Sondra: “The easiest way for me to communicate is via typing out my words to a computer key board and or using of my Ipad to type out words on a type to speak program…. it frees up so much for me to be able to type out and bypass the strong effort to transfer my thoughts to words.”

Me: “Why do you think communicating verbally is harder for you?”

Sondra:

Speaking or using verbal means, is more difficult due to the need to be a participant in the now of words…. this causes language to be too fast of broken. I need to process the words sounds, sift out the movement of the other person, their body language, their scents and many other sensory issues and that all interferes with me hearing the person and responding in good timing. Unless one is of speaking in the realms of one of my interest, I find I can sift out things and self adapt but the scripts are of already formed in me and stored into a metaphorical file and can easily be access when a trigger word opens it.

Conversations often happen in a rapid shifting of back and forth turn taking and because cant read or find the cues in good timing might over speak or shut down.
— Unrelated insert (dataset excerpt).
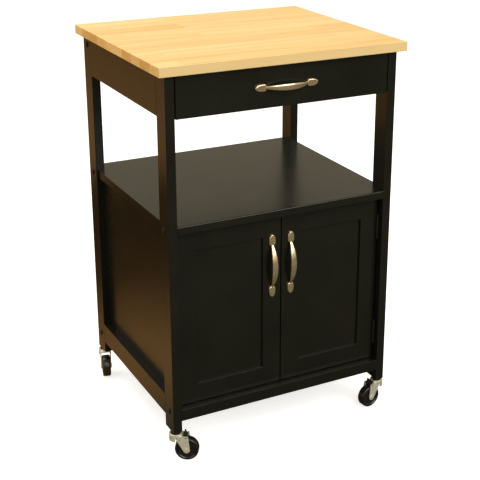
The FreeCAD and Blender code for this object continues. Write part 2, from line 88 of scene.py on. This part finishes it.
class Finish:
    """A node material that is built one node at a time."""

    def __init__(self, name):
        self.material = bpy.data.materials.new(name)
        self.material.use_nodes = True
        self.tree = self.material.node_tree
        self.shader = self.tree.nodes["Principled BSDF"]
        self.place = self.tree.nodes.new("ShaderNodeTexCoord").outputs["Object"]

    def feed(self, socket, source):
        """Links another socket into this one, or sets it to a number, a vector or a colour."""
        if isinstance(source, bpy.types.NodeSocket):
            self.tree.links.new(source, socket)
        elif socket.type == "RGBA" and len(source) == 3:
            socket.default_value = (*source, 1.0)
        else:
            socket.default_value = source

    def node(self, kind, sources=None, **values):
        """Adds a node, sets its attributes, then feeds its sockets."""
        made = self.tree.nodes.new("ShaderNode" + kind)
        for key, value in values.items():
            setattr(made, key, value)
        for key, source in (sources or {}).items():
            self.feed(made.inputs[key], source)
        return made

    def stretched(self, scale, source=None):
        """Coordinates scaled along each axis, the object's own unless others are given."""
        made = self.node("Mapping", {"Vector": source or self.place, "Scale": scale})
        return made.outputs["Vector"]

    def noise(self, vector, scale, detail=4.0, roughness=0.55):
        """A cloudy factor from 0 to 1."""
        made = self.node("TexNoise", {"Vector": vector, "Scale": scale, "Detail": detail,
                                      "Roughness": roughness})
        return made.outputs["Fac"]

    def ramp(self, factor, stops):
        """Colours from a factor; each stop is a position and a colour."""
        made = self.node("ValToRGB", {"Fac": factor})
        ends = made.color_ramp.elements
        while len(ends) < len(stops):
            ends.new(0.5)
        for end, (position, colour) in zip(ends, stops):
            end.position = position
            end.color = (*colour, 1.0)
        return made.outputs["Color"]

    def spread(self, factor, low, high, start=0.3, end=0.7):
        """Maps a factor to a range of plain numbers."""
        made = self.node("MapRange", {"Value": factor, "From Min": start, "From Max": end,
                                      "To Min": low, "To Max": high})
        return made.outputs["Result"]

    def mix(self, factor, first, second, how="MIX"):
        """Blends two colours."""
        made = self.node("Mix", {MIX_FACTOR: factor, MIX_FIRST: first, MIX_SECOND: second},
                         data_type="RGBA", blend_type=how)
        return made.outputs[MIX_RESULT]

    def math(self, operation, first, second=0.0):
        """Works out one number from one or two others."""
        return self.node("Math", {0: first, 1: second}, operation=operation).outputs[0]

    def set(self, **values):
        """Feeds the shader's sockets, with underscores for spaces."""
        for key, source in values.items():
            self.feed(self.shader.inputs[key.replace("_", " ")], source)

    def bump(self, height, strength, distance, under=None):
        """Roughens the surface by a height, on top of the normal that is given."""
        made = self.node("Bump", {"Height": height, "Strength": strength, "Distance": distance})
        if under:
            self.feed(made.inputs["Normal"], under)
        self.set(Normal=made.outputs["Normal"])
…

Me: “If you could tell parents/educators who work with and care for individuals with ASD one tip of advice on how they can help their child communicate what would you tell them?”

 Sondra:

I would say to parents and professionals to observe and watch for signals and clues of how the person is already attempting to communicate or what skill sets they already have and try to transfer that to a model that matches their ability level and as they master of it would expand it into a more sophisticated means like typing to speak sorts of communicating. One can reinforce this by having their favorite treat or item they want, and say what do you want? Show me and teach them in the begin cookie for example…. then expand it to I want a cookie… and reward them when they type out their request, as they master of this requesting then teach of them new language concepts of commenting, responding, sort of things still with a reinforce that is faded if it can be faded out, but if not still continue to reinforce with what ever motivates the person to share from their own voice inside to typing it out.

Me: “Thank you so much for allowing me to interview you, Sondra!”